First, a piece of advice for anyone who finds that their supervisor no longer wants them to carry on with their PhD – go and find someone to talk to. A graduate school tutor, the head of graduate school or someone similar. Your supervisor CANNOT just decide when to end your PhD. There are rules, regulations and protocols to follow. Yes, they are entitled to their own opinion, but they certainly cannot decide when they feel like ‘kicking you out’ when you’re not producing the ‘right sort’ of results. This is what I did, and I feel like an entire world has been lifted off my shoulders by confiding in my graduate tutor.

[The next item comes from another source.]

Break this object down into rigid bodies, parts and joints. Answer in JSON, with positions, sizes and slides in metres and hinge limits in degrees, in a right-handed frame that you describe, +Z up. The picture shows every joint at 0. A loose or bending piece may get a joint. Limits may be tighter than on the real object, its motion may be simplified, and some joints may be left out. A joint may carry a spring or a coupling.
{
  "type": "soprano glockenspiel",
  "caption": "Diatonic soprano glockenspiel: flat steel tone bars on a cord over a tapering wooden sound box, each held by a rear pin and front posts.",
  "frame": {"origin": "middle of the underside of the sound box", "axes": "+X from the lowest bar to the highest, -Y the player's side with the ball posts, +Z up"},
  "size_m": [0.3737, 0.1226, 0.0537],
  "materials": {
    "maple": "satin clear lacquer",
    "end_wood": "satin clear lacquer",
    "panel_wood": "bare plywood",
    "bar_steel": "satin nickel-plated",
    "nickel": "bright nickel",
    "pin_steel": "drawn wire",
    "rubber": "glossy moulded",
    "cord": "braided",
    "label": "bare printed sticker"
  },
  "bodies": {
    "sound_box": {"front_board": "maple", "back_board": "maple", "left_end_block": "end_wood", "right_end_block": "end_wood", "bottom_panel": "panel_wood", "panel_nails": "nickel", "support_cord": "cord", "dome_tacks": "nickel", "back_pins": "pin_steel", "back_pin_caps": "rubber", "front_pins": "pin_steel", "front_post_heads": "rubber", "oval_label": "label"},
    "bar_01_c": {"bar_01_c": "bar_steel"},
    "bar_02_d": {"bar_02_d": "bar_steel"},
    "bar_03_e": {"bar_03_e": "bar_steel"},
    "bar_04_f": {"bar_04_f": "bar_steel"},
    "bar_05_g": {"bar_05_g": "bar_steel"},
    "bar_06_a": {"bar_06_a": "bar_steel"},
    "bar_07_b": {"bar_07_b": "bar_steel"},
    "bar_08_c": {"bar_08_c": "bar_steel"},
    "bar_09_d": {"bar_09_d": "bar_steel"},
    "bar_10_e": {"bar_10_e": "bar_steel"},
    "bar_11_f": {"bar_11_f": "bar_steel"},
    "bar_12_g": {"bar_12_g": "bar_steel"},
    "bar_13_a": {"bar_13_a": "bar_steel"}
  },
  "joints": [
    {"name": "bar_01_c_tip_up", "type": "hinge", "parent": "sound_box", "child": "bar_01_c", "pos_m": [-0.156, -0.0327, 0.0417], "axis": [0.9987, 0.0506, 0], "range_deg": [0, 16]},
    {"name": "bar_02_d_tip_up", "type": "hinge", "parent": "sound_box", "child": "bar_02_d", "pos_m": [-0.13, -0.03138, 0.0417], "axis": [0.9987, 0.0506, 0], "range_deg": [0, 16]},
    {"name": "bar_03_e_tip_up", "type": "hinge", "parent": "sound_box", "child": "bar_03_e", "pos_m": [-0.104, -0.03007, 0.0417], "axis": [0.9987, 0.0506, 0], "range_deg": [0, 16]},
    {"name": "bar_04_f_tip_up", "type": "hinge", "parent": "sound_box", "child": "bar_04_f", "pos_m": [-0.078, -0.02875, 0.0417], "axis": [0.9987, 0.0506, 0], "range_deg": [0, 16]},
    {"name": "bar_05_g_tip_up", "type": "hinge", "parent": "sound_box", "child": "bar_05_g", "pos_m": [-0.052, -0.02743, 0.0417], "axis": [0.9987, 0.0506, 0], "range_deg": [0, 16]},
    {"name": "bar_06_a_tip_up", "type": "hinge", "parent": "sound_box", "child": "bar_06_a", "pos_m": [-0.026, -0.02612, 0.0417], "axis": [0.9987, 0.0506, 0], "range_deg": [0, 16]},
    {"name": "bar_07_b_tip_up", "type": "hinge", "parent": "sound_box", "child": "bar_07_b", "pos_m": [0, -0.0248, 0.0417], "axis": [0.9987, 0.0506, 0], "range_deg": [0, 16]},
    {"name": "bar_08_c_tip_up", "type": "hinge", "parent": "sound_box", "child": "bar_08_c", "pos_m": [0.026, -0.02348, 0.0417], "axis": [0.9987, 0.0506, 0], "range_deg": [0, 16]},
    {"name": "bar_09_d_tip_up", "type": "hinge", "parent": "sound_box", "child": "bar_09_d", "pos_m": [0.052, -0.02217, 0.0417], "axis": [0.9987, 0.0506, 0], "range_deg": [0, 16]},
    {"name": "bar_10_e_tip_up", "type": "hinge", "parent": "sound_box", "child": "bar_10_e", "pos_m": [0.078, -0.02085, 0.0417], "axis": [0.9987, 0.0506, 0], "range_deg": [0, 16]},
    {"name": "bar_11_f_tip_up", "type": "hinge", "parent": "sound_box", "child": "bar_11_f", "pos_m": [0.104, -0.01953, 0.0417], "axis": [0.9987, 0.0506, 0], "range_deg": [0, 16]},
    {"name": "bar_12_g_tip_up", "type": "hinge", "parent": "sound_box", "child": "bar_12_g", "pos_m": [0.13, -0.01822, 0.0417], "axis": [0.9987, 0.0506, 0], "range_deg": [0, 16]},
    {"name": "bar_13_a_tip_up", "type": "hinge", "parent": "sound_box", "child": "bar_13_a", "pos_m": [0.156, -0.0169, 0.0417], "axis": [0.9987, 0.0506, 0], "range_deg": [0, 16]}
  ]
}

But first, I’ll backtrack a little. After having the brief and brutal discussion with my principal supervisor about my ability to take on a PhD a couple of weeks ago (see first post), I went home feeling shocked, miserable and exhausted. I was, in short, a wreck (perhaps understandably). For the first time in quite a while, I put myself first and visited my GP. With her advice, I decided to take a break from the lab for a short period to rest as I was suffering from stress and exhaustion. I relayed this information to both of my supervisors, explaining the situation, apologising and asking for advice. This email was sent on Wednesday the 6th July, I have not yet had a response. I was not expecting them to be ‘over the moon’ with this email, but I am shocked, confused and a little angered as to why they don’t feel it necessary to respond. Not even an acknowledgement was sent to me.

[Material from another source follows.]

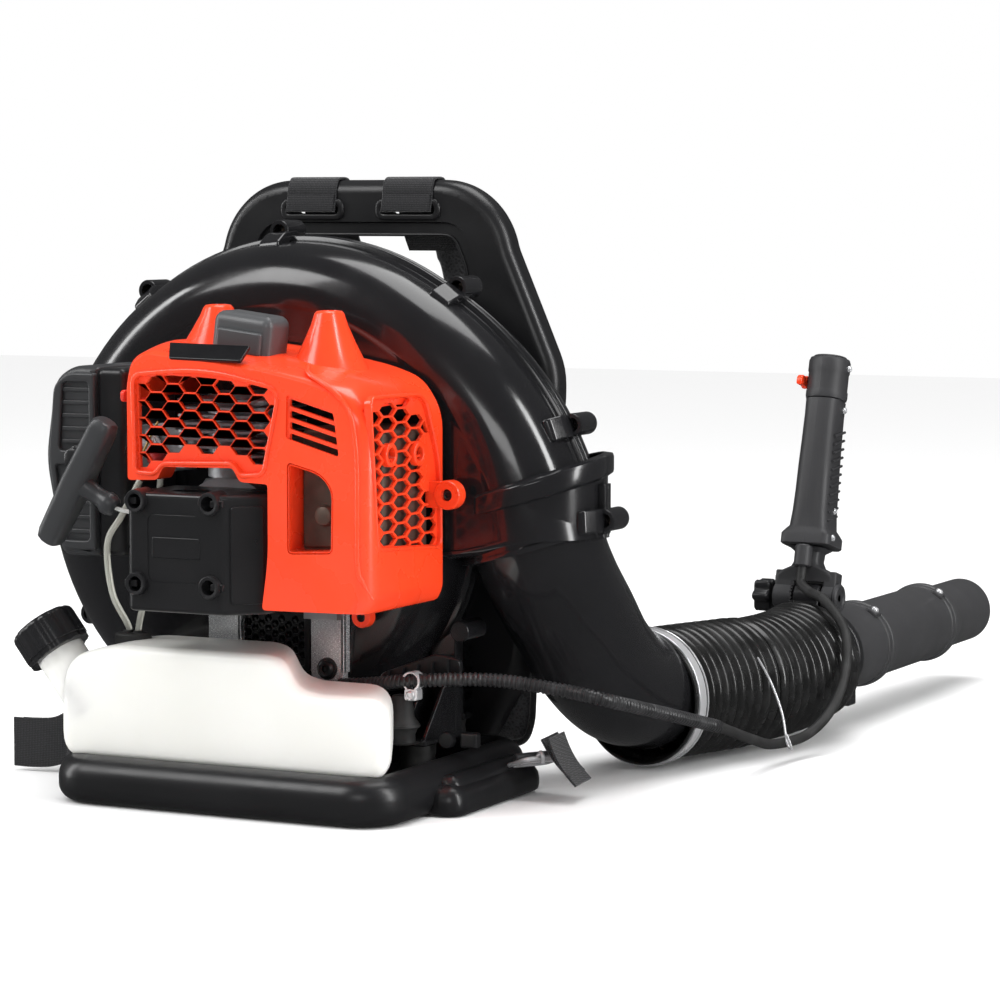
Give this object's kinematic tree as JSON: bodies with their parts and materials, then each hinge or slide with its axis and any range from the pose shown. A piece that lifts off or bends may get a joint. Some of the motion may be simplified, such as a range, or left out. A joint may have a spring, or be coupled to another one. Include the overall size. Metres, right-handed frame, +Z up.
{
  "type": "backpack leaf blower",
  "caption": "Backpack leaf blower: two-stroke engine and round fan housing on a padded carrying frame, with a ribbed hose, a blower tube and a trigger grip.",
  "frame": {"origin": "centre of the resting face of the base", "axes": "+Z up, +Y the way the wearer faces and along the blower tube, +X the wearer's right"},
  "size_m": [0.6213, 1.095, 0.5228],
  "materials": {
    "frame_plastic": "satin moulded",
    "pad_mesh": "quilted mesh",
    "webbing": "woven",
    "bright_wire": "bright",
    "rubber": "matt",
    "housing_gloss": "gloss moulded",
    "zinc": "zinc plated",
    "black_plastic": "moulded",
    "fan_plastic": "moulded",
    "hose_rubber": "satin",
    "pipe_plastic": "satin",
    "cast_alloy": "as cast",
    "steel": "ground",
    "ceramic_plug": "glazed",
    "heat_steel": "heat stained",
    "pulley_plastic": "moulded",
    "rope": "braided",
    "grip_plastic": "fine grain",
    "grey_plastic": "fine grain",
    "filter_foam": "foam",
    "red_plastic": "gloss",
    "red_rubber": "soft",
    "orange_plastic": "gloss",
    "latch_plastic": "satin",
    "tank_plastic": "translucent",
    "clear_tube": "clear",
    "conduit": "ribbed"
  },
  "bodies": {
    "frame": {"base_frame": "frame_plastic", "backrest_frame": "frame_plastic", "back_pad": "pad_mesh", "shoulder_straps": "pad_mesh", "strap_webbing": "webbing", "strap_buckles": "bright_wire", "vibration_mounts": "rubber", "volute_front": "housing_gloss", "volute_rear": "housing_gloss", "volute_screws": "zinc", "intake_screen": "black_plastic", "cooling_screen": "black_plastic", "elbow": "housing_gloss", "elbow_clamp": "zinc", "hose_rear": "hose_rubber", "crankcase": "cast_alloy", "crank_bearings": "steel", "cylinder": "cast_alloy", "spark_plug": "ceramic_plug", "ignition_coil": "black_plastic", "muffler": "heat_steel", "recoil_housing": "black_plastic", "recoil_spring": "steel", "starter_rope": "rope", "carburettor": "cast_alloy", "air_filter_body": "grey_plastic", "air_filter_element": "filter_foam", "air_filter_cover": "grey_plastic", "engine_cover": "orange_plastic", "engine_cover_cap": "latch_plastic", "fuel_tank": "tank_plastic", "fuel_lines": "clear_tube", "mount_legs": "zinc", "throttle_conduit": "conduit", "throttle_cable": "conduit"},
    "rotor": {"impeller": "fan_plastic", "fan_nut": "zinc", "crankshaft": "steel", "flywheel": "cast_alloy"},
    "piston": {"piston": "cast_alloy", "wrist_pin": "steel"},
    "rod": {"connecting_rod": "steel"},
    "pulley": {"recoil_pulley": "pulley_plastic"},
    "pull": {"pull_handle": "grip_plastic"},
    "choke": {"choke_lever": "red_plastic"},
    "primer": {"primer_bulb": "red_rubber"},
    "cap": {"tank_cap": "black_plastic"},
    "hose_ring": {"hose_mid_ring": "hose_rubber"},
    "tube": {"hose_front": "hose_rubber", "hose_end_clamp": "black_plastic", "swivel_pipe": "pipe_plastic", "middle_pipe": "pipe_plastic", "pipe_joint_bolts": "zinc", "handle_bracket": "black_plastic"},
    "nozzle": {"nozzle_pipe": "pipe_plastic"},
    "knob": {"bracket_knob": "black_plastic"},
    "handle": {"grip_left": "grip_plastic", "grip_right": "grip_plastic"},
    "trigger": {"throttle_trigger": "black_plastic"},
    "lever": {"thumb_lever": "orange_plastic"}
  },
  "joints": [
    {"name": "rotor_spin", "type": "hinge", "parent": "frame", "child": "rotor", "pos_m": [-0.01, -0.1, 0.223], "axis": [0, 1, 0], "continuous": true},
    {"name": "piston_slide", "type": "slide", "parent": "frame", "child": "piston", "axis": [0, 0, 1], "range_m": [-0.032, 0]},
    {"name": "rod_swing", "type": "hinge", "parent": "piston", "child": "rod", "pos_m": [-0.01, -0.11, 0.301], "axis": [0, 1, 0], "range_deg": [-14, 14]},
    {"name": "starter_pull", "type": "slide", "parent": "frame", "child": "pull", "axis": [-0.8682, 0, 0.4962], "range_m": [0, 0.5], "stiffness_N_per_m": 20, "springref_m": -0.1},
    {"name": "pulley_spin", "type": "hinge", "parent": "frame", "child": "pulley", "pos_m": [-0.01, -0.197, 0.223], "axis": [0, 1, 0], "range_deg": [-1150, 0]},
    {"name": "choke_turn", "type": "hinge", "parent": "frame", "child": "choke", "pos_m": [-0.093, -0.138, 0.34], "axis": [1, 0, 0], "range_deg": [0, 60]},
    {"name": "primer_press", "type": "slide", "parent": "frame", "child": "primer", "axis": [0, 1, 0], "range_m": [0, 0.004], "stiffness_N_per_m": 800},
    {"name": "cap_turn", "type": "hinge", "parent": "frame", "child": "cap", "pos_m": [-0.146, -0.164, 0.104], "axis": [-0.6157, 0, 0.788], "range_deg": [0, 350]},
    {"name": "hose_yaw", "type": "hinge", "parent": "frame", "child": "hose_ring", "pos_m": [0.242, 0.26, 0.063], "axis": [0, 0, 1], "range_deg": [-20, 25], "deforming": ["hose_rear", "hose_front", "throttle_cable"]},
    {"name": "hose_pitch", "type": "hinge", "parent": "hose_ring", "child": "tube", "pos_m": [0.276, 0.366, 0.066], "axis": [1, 0, 0], "range_deg": [0, 40], "deforming": ["hose_rear", "hose_front", "throttle_cable"]},
    {"name": "nozzle_twist", "type": "hinge", "parent": "tube", "child": "nozzle", "pos_m": [0.286, 0.8, 0.071], "axis": [0, 1, 0], "range_deg": [0, 30]},
    {"name": "knob_turn", "type": "hinge", "parent": "tube", "child": "knob", "pos_m": [0.278, 0.446, 0.128], "axis": [1, 0, 0], "range_deg": [0, 350]},
    {"name": "handle_tilt", "type": "hinge", "parent": "tube", "child": "handle", "pos_m": [0.278, 0.446, 0.128], "axis": [1, 0, 0], "range_deg": [-20, 25], "deforming": ["throttle_cable"]},
    {"name": "trigger_press", "type": "hinge", "parent": "handle", "child": "trigger", "pos_m": [0.278, 0.48813, 0.23887], "axis": [1, 0, 0], "range_deg": [0, 12], "stiffness_Nm_per_rad": 0.4, "springref_deg": -5.73},
    {"name": "lever_turn", "type": "hinge", "parent": "handle", "child": "lever", "pos_m": [0.278, 0.49983, 0.32891], "axis": [1, 0, 0], "range_deg": [0, 60]}
  ],
  "couplings": [
    {"joint": "pulley_spin", "follows": "starter_pull", "rad_per_m": -40}
  ]
}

Still, an informal meeting was arranged with my graduate tutor, so that he can gain my opinion in the matter before we took this situation further. This happened today and I have learnt an awful lot about my principal supervisor. It seems that he has a reputation of ‘sticking his head in the sand’ and ignoring situations. He also has been known not to accept anything except exquisite results, and has no tolerance for anything less. In short, he cannot process that there is a learning curve involved in a PhD. He has also had his wrist slapped for his ‘managerial’ skills with past PhD students, and his inability to be fair. It was reassuring to know that I’m not the one with the opinion that he is unprofessional can make life as a PhD student a living misery.

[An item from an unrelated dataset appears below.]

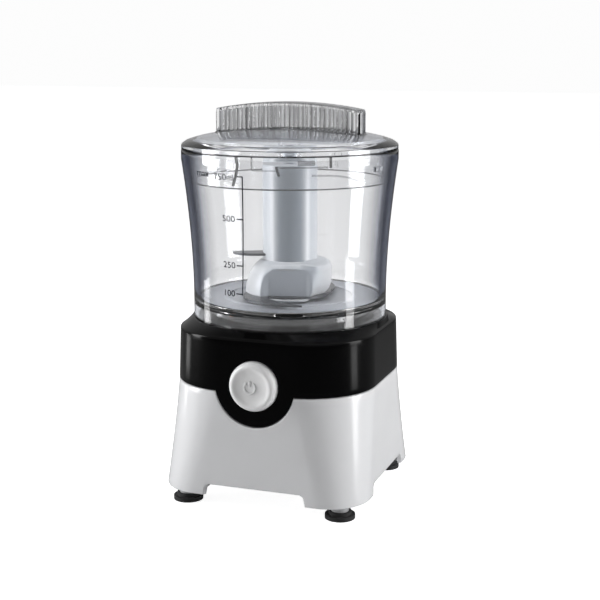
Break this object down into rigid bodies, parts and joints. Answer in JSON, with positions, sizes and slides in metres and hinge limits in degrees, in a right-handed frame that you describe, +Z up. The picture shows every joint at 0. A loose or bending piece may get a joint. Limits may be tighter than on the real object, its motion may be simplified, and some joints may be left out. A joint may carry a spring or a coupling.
{
  "type": "food processor",
  "caption": "Compact food processor: clear flared bowl with plug-in lid and tall blade hub on a glossy black and white direct-drive motor base with push button.",
  "frame": {"origin": "centre of the footprint, on the table", "axes": "+Z up along the motor shaft, -Y out of the front with the push button, +X to the right seen from the front"},
  "size_m": [0.1276, 0.1292, 0.2327],
  "materials": {
    "clear_plastic": "clear, polished, faint blue tint at the edges",
    "frosted_plastic": "milky grey-white, lightly frosted",
    "blade_steel": "ground stainless steel",
    "white_nylon": "moulded nylon",
    "rubber": "matt black rubber",
    "black_gloss": "high gloss black",
    "white_gloss": "high gloss white",
    "grey_plastic": "fine texture",
    "silver_plastic": "satin silver-grey",
    "spring_steel": "drawn wire",
    "black_plastic": "moulded black",
    "orange_plastic": "moulded orange",
    "machined_steel": "ground shaft",
    "lamination_steel": "stacked laminations",
    "copper_wire": "enamelled copper",
    "dark_plastic": "moulded dark grey",
    "bracket_aluminium": "die cast",
    "bronze": "sintered bronze",
    "brass_sheet": "stamped sheet",
    "carbon": "carbon block",
    "zinc_steel": "zinc plated",
    "yellow_plastic": "moulded capacitor case",
    "wire_insulation": "wire insulation"
  },
  "bodies": {
    "base": {"shaft_seal": "rubber", "upper_housing": "black_gloss", "lower_housing": "white_gloss", "bottom_plate": "grey_plastic", "foot_front_left": "rubber", "foot_front_right": "rubber", "foot_rear_left": "rubber", "foot_rear_right": "rubber", "button_spring": "spring_steel", "pulse_switch": "black_plastic", "switch_bracket": "black_plastic", "interlock_spring": "spring_steel", "interlock_switch": "black_plastic", "stator_core": "lamination_steel", "field_coils": "copper_wire", "motor_top_bracket": "bracket_aluminium", "motor_bottom_bracket": "bracket_aluminium", "upper_bearing": "bronze", "lower_bearing": "bronze", "brush_holders": "brass_sheet", "carbon_brushes": "carbon", "brush_springs": "spring_steel", "motor_mounts": "rubber", "motor_mount_screws": "zinc_steel", "motor_bolts": "zinc_steel", "housing_screws": "zinc_steel", "base_screws": "zinc_steel", "suppression_capacitor": "yellow_plastic", "cord_gland": "rubber", "cord_clamp": "black_plastic", "wiring": "wire_insulation"},
    "rotor": {"motor_shaft": "machined_steel", "armature_core": "lamination_steel", "armature_windings": "copper_wire", "commutator": "copper_wire", "cooling_fan": "dark_plastic", "drive_spindle": "white_nylon"},
    "bowl": {"bowl": "clear_plastic"},
    "lid": {"lid": "clear_plastic"},
    "blades": {"blade_hub": "frosted_plastic", "upper_blade": "blade_steel", "lower_blade": "blade_steel"},
    "button": {"push_button": "silver_plastic"},
    "plunger": {"interlock_plunger": "orange_plastic"}
  },
  "joints": [
    {"name": "motor_spin", "type": "hinge", "parent": "base", "child": "rotor", "pos_m": [0, 0, 0.05], "axis": [0, 0, 1], "continuous": true},
    {"name": "bowl_lift", "type": "slide", "parent": "base", "child": "bowl", "axis": [0, 0, 1], "range_m": [0, 0.1]},
    {"name": "blade_spin", "type": "hinge", "parent": "bowl", "child": "blades", "pos_m": [0, 0, 0.15], "axis": [0, 0, 1], "continuous": true},
    {"name": "lid_lift", "type": "slide", "parent": "bowl", "child": "lid", "axis": [0, 0, 1], "range_m": [0, 0.05]},
    {"name": "button_press", "type": "slide", "parent": "base", "child": "button", "axis": [0, 1, 0], "range_m": [0, 0.003], "stiffness_N_per_m": 1200, "springref_m": -0.002, "deforming": ["button_spring"]},
    {"name": "interlock_press", "type": "slide", "parent": "base", "child": "plunger", "axis": [0, 0, -1], "range_m": [0, 0.003], "stiffness_N_per_m": 200, "springref_m": -0.001, "deforming": ["interlock_spring"]}
  ],
  "couplings": [
    {"joint": "blade_spin", "follows": "motor_spin", "ratio": 1}
  ]
}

There are two outcomes that we have decided can be salvaged from my current situation, and these will be discussed in the near future with a committee comprised of myself, my supervisors, my grad tutor and other tutors in the faculty. The first is that we try and repair the damaged relationship between me and my supervisor. Purely from his lack of response to my email and request for help, and the fact I have had to go to someone outside the lab for some advice, I feel that this may not be a plausible option. I fear that even if he is all ‘happiness and smiles’ at the committee meeting, that he may revert back to his negative, unsupportive attitude within a few months. The second option is for me to write up an MPhil thesis with the results I already have coupled with an extensive literature review and to get out of the lab as soon as possible. This seems like the most likely options I will take. What will happen after? I’m not sure. I may try and apply for another PhD or a job (although the job market is pretty damn scary atm) but at least I will be out of that lab. And one thing’s for sure- this year would not have been a waste. I was so scared that my only option would be to leave with nothing. What on earth would I put on my CV? But my grad tutor has assured me that I will not leave the university with anything less than a MPhil.

So that’s where I’m up to so far. It’s certainly not where I’d thought I’d be 8-9 months into my PhD, but these sorts of things are highly unpredictable. But now I have talked to somebody, the stress and pressure has definitely been lifted, (a problem shared is a problem halved – and all that jazz!) I now have a way out of this, and I don’t

B

.....feel like I have wasted my time. It will be interesting to see what my supervisor is like when we have the committee meeting ... it may not be as straight forward! But for now, life is a little better.

D

I'm glad you jumped onto it and hopefully it will end in a positive outcome for you. Sounds like a real nightmare!